- SET PROBLEM:
Begin at the line that contains "Turn this picture", stop after the line that contains "pin_chamfer = 0.4", and reproduce only that span, unaltered.

Excerpt from a dataset
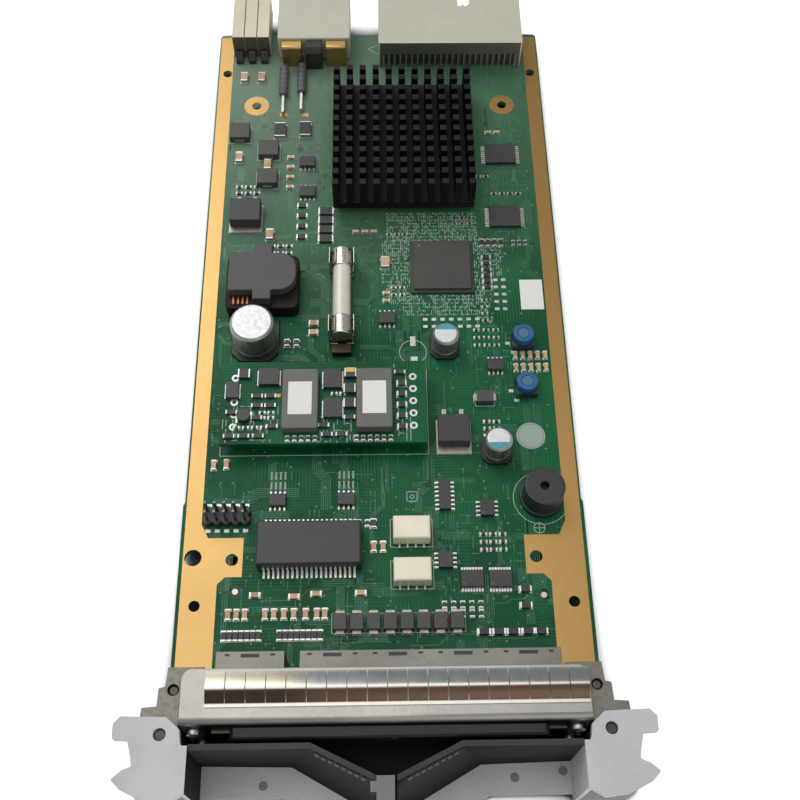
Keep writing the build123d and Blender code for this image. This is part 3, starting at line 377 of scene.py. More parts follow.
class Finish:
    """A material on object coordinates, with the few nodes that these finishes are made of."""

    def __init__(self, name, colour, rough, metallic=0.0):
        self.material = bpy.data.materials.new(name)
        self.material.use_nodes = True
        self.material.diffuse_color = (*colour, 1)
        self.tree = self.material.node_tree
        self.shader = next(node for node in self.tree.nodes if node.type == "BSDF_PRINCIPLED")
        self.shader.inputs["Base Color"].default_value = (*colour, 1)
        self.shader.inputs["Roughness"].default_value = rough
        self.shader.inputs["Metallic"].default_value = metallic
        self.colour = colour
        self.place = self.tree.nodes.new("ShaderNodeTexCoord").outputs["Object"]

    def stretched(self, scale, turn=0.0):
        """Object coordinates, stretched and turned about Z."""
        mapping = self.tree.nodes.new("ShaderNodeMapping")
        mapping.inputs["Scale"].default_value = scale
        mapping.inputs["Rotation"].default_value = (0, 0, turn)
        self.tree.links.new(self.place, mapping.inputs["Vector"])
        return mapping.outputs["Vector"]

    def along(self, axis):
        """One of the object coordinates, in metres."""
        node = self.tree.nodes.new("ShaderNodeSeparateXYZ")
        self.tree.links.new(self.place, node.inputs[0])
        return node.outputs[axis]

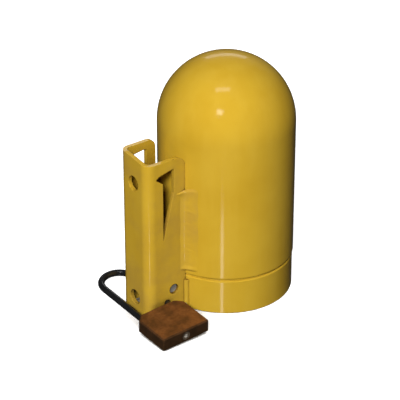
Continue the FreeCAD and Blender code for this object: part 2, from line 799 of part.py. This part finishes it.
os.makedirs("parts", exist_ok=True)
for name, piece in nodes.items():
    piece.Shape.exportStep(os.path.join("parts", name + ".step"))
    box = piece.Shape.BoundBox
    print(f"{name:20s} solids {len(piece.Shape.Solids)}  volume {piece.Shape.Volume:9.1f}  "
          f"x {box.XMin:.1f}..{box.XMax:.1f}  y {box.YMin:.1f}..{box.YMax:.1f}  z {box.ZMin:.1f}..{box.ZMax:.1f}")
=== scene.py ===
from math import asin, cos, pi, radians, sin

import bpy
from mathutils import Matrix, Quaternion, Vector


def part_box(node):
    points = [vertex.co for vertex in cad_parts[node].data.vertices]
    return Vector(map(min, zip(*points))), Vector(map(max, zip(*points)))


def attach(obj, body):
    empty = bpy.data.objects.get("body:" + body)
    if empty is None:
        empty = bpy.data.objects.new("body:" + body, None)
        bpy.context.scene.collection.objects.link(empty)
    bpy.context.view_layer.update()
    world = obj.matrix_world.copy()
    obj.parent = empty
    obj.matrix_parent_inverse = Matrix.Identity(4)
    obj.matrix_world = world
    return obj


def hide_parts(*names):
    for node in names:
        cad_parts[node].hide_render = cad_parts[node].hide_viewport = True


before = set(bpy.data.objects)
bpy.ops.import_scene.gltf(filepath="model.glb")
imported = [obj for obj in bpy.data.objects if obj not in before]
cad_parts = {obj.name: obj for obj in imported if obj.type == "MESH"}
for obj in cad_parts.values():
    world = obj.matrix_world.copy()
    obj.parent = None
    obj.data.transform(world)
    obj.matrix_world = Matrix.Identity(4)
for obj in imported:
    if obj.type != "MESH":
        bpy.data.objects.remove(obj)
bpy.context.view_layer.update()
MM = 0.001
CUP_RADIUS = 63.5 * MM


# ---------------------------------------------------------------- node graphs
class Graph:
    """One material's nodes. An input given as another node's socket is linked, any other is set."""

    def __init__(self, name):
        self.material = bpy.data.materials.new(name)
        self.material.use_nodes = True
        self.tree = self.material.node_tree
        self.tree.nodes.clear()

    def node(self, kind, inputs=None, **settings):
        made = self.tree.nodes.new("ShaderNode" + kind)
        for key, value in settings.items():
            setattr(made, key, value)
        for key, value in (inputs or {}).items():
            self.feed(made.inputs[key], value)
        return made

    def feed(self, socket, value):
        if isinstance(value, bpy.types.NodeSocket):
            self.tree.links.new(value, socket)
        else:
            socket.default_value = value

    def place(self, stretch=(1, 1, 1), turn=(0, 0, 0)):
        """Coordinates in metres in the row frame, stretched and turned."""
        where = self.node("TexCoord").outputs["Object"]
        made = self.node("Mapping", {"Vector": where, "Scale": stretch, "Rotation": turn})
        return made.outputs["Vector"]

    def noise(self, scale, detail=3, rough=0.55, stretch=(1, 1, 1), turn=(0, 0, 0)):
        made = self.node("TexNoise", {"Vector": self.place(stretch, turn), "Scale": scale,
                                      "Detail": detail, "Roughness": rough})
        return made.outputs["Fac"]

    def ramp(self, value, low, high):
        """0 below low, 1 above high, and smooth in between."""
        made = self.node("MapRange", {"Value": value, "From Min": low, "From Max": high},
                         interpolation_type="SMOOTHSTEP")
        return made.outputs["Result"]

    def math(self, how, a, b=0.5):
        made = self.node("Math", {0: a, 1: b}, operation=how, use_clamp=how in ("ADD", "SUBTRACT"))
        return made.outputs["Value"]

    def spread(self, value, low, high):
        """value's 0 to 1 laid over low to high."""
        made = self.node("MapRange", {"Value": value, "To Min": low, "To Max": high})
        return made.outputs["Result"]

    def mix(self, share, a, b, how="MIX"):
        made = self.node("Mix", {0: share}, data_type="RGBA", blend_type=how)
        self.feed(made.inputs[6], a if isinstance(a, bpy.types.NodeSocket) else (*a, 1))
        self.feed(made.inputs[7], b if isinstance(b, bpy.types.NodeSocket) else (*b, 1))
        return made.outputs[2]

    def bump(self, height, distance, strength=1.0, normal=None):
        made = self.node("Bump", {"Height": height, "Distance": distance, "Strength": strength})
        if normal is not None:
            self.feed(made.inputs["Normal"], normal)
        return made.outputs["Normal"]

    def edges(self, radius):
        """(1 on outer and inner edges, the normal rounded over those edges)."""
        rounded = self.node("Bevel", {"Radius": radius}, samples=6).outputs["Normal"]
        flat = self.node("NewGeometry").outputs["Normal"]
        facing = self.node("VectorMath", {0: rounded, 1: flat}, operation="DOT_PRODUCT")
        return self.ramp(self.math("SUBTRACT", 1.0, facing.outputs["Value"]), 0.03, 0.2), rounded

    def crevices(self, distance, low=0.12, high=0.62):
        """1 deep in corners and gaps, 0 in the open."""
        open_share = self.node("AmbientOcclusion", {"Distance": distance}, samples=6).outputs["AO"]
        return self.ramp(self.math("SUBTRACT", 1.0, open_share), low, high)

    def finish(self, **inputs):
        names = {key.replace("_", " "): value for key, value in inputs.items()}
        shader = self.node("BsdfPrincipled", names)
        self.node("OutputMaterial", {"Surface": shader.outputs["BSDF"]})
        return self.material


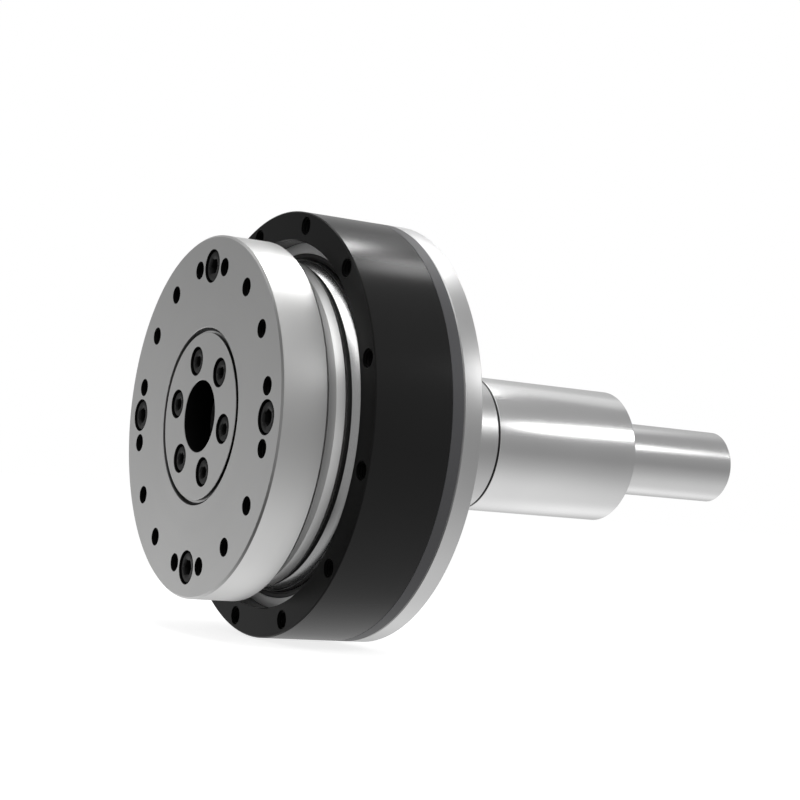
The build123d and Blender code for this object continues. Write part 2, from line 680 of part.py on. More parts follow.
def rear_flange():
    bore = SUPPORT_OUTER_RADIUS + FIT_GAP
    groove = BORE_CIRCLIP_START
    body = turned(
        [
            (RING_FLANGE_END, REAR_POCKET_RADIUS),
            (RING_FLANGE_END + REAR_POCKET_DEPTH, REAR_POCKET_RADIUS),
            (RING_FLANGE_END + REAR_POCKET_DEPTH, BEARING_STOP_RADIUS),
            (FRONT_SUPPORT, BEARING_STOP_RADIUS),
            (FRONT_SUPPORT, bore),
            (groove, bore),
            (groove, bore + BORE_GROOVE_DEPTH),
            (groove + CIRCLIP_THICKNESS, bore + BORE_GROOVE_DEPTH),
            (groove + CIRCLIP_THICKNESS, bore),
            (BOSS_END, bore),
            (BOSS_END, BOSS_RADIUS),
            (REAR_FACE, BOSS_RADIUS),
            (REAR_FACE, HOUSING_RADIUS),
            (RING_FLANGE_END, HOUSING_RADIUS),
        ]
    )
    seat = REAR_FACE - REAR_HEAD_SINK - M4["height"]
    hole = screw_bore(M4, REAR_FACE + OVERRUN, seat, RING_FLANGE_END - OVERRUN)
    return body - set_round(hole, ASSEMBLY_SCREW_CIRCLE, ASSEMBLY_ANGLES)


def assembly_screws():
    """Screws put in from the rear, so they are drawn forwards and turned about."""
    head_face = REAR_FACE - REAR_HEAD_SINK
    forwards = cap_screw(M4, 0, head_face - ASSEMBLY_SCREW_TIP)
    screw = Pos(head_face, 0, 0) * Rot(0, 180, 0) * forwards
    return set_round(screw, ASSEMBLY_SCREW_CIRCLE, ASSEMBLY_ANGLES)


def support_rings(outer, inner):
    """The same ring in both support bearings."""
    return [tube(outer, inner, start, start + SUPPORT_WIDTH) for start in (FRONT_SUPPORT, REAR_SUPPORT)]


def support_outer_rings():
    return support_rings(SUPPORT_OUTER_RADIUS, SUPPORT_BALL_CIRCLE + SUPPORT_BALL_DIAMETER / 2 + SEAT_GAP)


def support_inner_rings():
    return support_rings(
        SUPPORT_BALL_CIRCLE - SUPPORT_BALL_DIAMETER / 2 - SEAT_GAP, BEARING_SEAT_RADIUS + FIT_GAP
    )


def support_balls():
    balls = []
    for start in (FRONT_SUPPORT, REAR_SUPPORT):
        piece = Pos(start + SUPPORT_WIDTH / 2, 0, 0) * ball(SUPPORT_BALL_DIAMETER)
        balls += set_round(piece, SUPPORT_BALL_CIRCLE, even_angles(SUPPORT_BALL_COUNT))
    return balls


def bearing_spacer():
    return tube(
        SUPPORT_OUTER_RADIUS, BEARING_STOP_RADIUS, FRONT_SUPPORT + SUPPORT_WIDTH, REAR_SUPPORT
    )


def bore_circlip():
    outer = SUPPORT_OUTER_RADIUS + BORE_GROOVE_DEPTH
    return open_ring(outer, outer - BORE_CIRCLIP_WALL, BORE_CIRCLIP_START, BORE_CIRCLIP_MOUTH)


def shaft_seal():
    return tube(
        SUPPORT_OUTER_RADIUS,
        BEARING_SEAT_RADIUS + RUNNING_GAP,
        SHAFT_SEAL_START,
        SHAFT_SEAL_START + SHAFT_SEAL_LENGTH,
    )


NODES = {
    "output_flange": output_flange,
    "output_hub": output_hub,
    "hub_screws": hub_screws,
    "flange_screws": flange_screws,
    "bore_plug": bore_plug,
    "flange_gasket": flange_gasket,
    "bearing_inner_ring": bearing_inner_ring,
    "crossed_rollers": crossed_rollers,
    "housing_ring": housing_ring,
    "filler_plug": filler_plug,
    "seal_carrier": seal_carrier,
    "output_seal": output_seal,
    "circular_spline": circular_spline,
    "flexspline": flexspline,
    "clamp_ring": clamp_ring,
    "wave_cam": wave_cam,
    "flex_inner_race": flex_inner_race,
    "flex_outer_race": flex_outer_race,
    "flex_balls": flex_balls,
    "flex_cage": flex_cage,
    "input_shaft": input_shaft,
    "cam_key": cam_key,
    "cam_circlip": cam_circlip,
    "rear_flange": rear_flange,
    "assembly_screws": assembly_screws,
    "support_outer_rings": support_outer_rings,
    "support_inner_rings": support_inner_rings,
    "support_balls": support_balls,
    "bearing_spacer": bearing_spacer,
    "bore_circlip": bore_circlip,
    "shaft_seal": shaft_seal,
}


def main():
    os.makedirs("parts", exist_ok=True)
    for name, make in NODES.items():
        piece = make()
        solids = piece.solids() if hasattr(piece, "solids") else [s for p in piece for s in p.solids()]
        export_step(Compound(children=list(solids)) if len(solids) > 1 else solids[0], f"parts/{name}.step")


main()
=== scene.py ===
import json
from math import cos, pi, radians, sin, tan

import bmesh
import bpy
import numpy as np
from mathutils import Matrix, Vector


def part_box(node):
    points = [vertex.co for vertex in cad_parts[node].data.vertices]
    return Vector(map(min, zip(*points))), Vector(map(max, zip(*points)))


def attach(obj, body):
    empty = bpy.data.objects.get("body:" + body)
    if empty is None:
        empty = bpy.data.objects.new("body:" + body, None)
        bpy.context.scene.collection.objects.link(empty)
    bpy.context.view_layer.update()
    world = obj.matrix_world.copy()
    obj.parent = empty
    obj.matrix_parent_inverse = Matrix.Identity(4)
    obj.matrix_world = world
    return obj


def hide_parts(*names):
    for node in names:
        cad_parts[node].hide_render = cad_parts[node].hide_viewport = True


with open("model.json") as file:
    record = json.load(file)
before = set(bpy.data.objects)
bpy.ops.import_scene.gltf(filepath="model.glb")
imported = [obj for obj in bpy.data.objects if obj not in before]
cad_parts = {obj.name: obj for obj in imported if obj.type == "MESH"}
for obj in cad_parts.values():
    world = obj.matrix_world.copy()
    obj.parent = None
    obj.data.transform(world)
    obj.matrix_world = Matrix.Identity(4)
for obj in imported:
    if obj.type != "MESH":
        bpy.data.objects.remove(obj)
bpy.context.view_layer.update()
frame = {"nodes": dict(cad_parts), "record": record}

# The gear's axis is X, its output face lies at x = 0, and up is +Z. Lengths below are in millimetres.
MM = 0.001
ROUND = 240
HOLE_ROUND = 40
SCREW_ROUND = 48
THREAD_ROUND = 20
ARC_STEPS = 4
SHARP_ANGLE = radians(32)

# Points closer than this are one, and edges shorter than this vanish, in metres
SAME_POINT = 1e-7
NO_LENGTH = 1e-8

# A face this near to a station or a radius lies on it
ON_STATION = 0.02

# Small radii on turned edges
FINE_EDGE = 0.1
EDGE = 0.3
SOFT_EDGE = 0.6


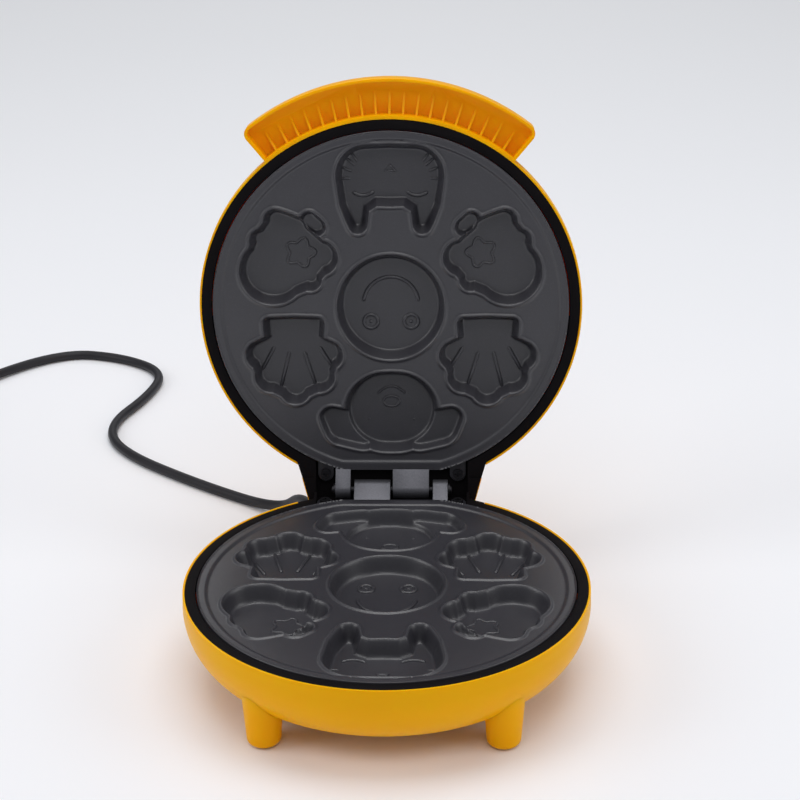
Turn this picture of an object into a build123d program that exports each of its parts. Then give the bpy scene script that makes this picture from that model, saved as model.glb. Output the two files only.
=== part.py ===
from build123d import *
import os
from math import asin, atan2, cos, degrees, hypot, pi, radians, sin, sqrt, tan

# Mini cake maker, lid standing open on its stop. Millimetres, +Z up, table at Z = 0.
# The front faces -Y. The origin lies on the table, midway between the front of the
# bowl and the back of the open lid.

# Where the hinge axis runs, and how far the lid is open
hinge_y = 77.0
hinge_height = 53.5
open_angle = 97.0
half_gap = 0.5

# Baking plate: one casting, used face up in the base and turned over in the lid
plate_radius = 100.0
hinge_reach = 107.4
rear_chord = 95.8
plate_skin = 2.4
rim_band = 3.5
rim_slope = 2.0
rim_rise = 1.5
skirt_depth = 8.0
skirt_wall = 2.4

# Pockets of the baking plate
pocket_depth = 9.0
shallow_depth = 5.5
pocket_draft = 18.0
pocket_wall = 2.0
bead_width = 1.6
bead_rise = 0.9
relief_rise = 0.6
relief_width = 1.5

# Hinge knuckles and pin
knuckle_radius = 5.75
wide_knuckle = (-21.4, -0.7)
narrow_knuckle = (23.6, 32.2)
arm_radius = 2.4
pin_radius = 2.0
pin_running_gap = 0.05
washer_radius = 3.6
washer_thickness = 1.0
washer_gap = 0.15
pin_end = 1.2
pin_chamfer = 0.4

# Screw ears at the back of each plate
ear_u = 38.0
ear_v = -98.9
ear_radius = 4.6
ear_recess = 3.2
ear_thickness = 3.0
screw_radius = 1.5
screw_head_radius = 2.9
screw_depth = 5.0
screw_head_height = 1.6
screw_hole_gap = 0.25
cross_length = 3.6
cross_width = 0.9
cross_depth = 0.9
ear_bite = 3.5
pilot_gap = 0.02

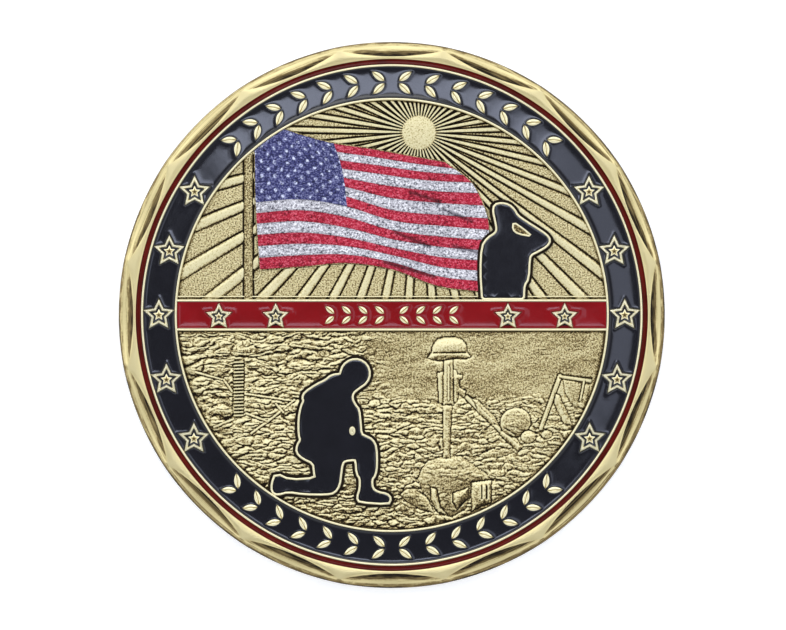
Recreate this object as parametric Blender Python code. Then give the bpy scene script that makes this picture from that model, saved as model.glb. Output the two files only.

- OUTPUT FOR THIS TASK:
Turn this picture of an object into a build123d program that exports each of its parts. Then give the bpy scene script that makes this picture from that model, saved as model.glb. Output the two files only.
=== part.py ===
from build123d import *
import os
from math import asin, atan2, cos, degrees, hypot, pi, radians, sin, sqrt, tan

# Mini cake maker, lid standing open on its stop. Millimetres, +Z up, table at Z = 0.
# The front faces -Y. The origin lies on the table, midway between the front of the
# bowl and the back of the open lid.

# Where the hinge axis runs, and how far the lid is open
hinge_y = 77.0
hinge_height = 53.5
open_angle = 97.0
half_gap = 0.5

# Baking plate: one casting, used face up in the base and turned over in the lid
plate_radius = 100.0
hinge_reach = 107.4
rear_chord = 95.8
plate_skin = 2.4
rim_band = 3.5
rim_slope = 2.0
rim_rise = 1.5
skirt_depth = 8.0
skirt_wall = 2.4

# Pockets of the baking plate
pocket_depth = 9.0
shallow_depth = 5.5
pocket_draft = 18.0
pocket_wall = 2.0
bead_width = 1.6
bead_rise = 0.9
relief_rise = 0.6
relief_width = 1.5

# Hinge knuckles and pin
knuckle_radius = 5.75
wide_knuckle = (-21.4, -0.7)
narrow_knuckle = (23.6, 32.2)
arm_radius = 2.4
pin_radius = 2.0
pin_running_gap = 0.05
washer_radius = 3.6
washer_thickness = 1.0
washer_gap = 0.15
pin_end = 1.2
pin_chamfer = 0.4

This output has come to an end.